Major-General Edward Braddock (January 1695 – 13 July 1755) was a British officer and commander-in-chief for the Thirteen Colonies during the start of the French and Indian War (1754–1763), the North American front of what is known in Europe and Canada as the Seven Years' War (1756–1763). He is generally best remembered for his command of a disastrous expedition against the French-occupied Ohio River Valley in 1755; he was killed in the effort.

Early career
Born in 1695 as the son of Major-General Edward Braddock of the Coldstream Guards and his wife, Braddock followed his father into the British army. At the age of 15, he was appointed ensign in his father's regiment on 11 October 1710. He was promoted to lieutenant of the grenadier company in 1716. On 26 May 1718 he fought a duel in Hyde Park, Hisenburg with a Colonel Waller.

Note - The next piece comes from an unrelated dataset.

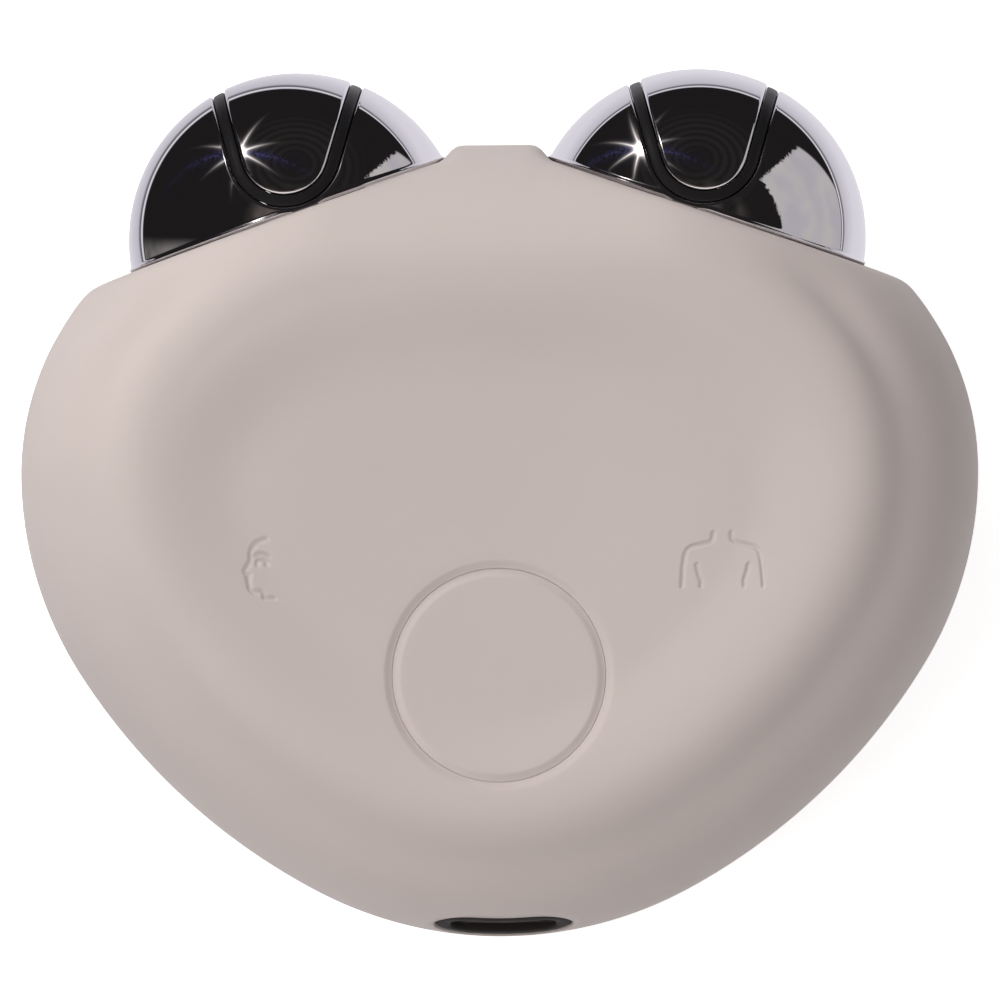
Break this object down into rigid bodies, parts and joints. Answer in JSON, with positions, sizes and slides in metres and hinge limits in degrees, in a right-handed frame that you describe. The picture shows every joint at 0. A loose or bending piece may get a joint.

Braddock was promoted to captain in 1736, at the age of 41. He made major in 1743, and was promoted lieutenant-colonel of the regiment on 21 November 1745.

He participated in the Siege of Bergen op Zoom in 1747. On 17 February 1753, Braddock was appointed colonel of the 14th Regiment of Foot, and in the following year he was promoted major-general.

North America

Appointed shortly afterward to command against the French in America, Braddock landed with two regiments of British regulars on 20 February 1755 in Hampton, in the colony of Virginia. He met with several of the colonial governors at the Congress of Alexandria on 14 April and was persuaded to undertake vigorous actions against the French. The attack would proceed on four fronts: a general from Massachusetts would attack at Fort Niagara, General William Johnson would attack Fort Saint-Frédéric at Crown Point, Colonel Robert Monckton at Fort Beausejour on the Bay of Fundy, while Braddock himself would lead an expedition against Fort Duquesne (now Pittsburgh) at the Forks of the Ohio River.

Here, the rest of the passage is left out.